(Aim of the task)
Look through the records below, count the lines with the word "this", and reply with only the number.

(Modeling code records)

- - -

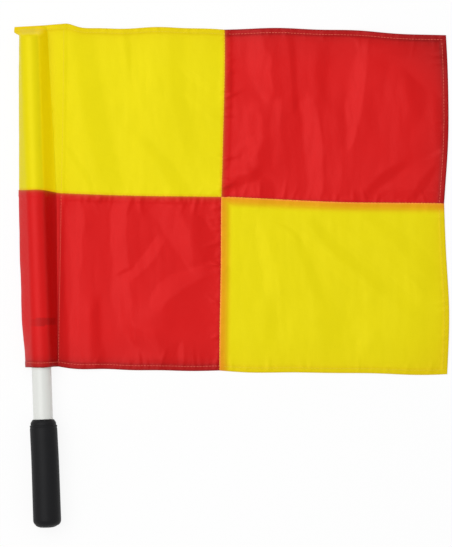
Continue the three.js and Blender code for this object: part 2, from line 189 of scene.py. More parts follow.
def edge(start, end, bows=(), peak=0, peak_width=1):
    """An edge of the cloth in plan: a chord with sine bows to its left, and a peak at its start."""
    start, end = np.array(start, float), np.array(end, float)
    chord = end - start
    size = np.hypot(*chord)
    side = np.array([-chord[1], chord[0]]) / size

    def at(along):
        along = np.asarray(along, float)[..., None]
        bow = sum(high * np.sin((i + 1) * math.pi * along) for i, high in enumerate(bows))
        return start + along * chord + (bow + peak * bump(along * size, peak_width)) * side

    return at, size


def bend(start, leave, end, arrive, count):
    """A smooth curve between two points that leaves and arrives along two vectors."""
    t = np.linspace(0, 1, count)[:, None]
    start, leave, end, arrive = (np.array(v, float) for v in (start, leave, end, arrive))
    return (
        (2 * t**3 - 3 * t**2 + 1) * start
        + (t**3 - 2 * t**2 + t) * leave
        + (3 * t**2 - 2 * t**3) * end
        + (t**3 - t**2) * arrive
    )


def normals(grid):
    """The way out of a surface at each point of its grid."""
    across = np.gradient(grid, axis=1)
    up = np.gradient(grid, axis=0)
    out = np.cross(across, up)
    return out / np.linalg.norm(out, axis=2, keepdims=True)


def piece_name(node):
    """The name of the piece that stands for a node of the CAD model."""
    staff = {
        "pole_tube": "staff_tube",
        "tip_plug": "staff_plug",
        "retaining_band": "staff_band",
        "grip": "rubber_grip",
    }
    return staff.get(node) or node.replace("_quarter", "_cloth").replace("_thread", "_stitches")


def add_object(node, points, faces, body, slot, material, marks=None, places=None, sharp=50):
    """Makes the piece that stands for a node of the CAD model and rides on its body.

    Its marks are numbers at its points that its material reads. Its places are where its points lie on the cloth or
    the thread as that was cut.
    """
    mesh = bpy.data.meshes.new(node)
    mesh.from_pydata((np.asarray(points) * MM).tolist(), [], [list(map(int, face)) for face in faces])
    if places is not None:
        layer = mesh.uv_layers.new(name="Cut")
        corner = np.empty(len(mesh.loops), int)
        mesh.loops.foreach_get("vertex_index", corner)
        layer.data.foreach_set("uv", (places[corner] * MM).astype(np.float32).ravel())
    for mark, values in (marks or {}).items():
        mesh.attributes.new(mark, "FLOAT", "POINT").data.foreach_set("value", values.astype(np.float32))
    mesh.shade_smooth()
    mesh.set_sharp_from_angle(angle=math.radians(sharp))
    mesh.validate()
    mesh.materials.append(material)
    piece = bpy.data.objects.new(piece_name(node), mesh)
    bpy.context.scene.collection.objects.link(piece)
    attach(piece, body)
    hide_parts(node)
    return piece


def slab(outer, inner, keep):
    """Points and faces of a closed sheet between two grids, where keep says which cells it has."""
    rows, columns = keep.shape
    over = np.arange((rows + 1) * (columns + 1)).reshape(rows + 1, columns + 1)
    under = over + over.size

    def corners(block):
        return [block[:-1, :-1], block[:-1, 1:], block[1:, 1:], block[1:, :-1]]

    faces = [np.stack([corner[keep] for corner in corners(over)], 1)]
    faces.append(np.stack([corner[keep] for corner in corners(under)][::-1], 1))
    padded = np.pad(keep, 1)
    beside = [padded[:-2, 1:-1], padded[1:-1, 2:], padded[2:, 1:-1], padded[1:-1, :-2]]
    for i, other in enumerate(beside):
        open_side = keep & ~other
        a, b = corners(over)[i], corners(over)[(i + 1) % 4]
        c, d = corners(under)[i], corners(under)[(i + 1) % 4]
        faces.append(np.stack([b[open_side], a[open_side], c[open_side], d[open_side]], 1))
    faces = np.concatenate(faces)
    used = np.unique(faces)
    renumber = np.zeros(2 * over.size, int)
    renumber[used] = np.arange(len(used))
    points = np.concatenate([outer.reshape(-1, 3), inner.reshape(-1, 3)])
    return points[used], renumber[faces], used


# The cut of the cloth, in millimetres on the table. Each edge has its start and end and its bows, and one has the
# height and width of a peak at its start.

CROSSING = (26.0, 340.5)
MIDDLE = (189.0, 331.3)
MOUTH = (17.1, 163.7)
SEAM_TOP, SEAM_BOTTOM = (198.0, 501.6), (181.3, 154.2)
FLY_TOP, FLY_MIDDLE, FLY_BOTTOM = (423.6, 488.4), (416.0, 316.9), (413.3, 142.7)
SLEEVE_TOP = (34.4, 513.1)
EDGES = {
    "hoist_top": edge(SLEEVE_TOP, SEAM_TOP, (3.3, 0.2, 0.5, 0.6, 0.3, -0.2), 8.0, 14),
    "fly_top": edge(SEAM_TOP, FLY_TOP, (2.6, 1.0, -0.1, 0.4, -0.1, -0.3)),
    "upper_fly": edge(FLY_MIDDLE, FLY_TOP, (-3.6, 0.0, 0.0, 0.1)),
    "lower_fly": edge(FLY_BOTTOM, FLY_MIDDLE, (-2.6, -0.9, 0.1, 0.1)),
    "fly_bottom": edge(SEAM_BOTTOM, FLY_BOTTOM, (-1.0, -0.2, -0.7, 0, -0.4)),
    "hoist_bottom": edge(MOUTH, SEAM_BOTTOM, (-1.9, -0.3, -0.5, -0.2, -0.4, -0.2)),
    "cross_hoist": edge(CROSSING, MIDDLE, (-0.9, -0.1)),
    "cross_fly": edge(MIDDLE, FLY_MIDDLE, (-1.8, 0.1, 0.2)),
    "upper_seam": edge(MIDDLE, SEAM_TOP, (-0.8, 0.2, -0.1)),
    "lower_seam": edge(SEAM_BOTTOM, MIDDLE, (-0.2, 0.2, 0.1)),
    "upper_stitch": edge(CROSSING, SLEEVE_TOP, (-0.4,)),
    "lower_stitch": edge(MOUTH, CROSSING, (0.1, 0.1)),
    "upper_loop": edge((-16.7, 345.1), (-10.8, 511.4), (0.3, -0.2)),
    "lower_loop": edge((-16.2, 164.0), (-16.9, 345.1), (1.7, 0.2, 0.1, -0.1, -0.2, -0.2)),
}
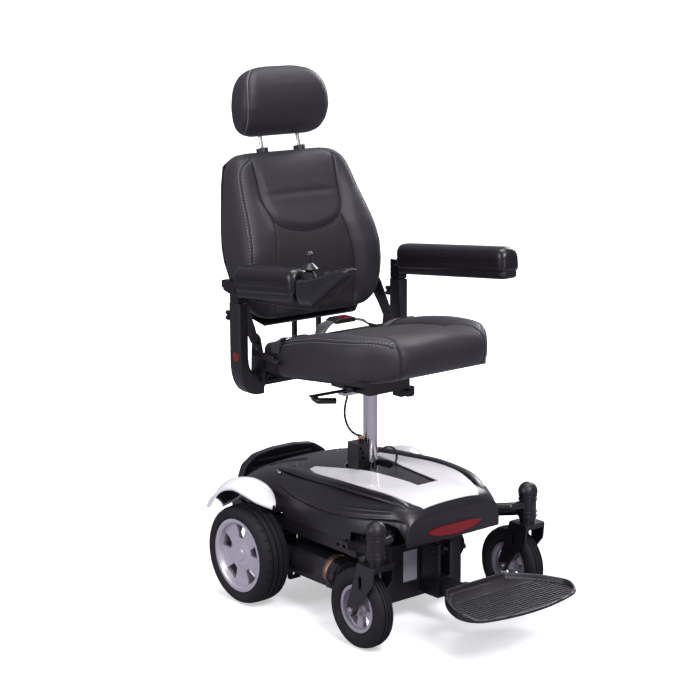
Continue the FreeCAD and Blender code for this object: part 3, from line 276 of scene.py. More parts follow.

- - -

(Result)
2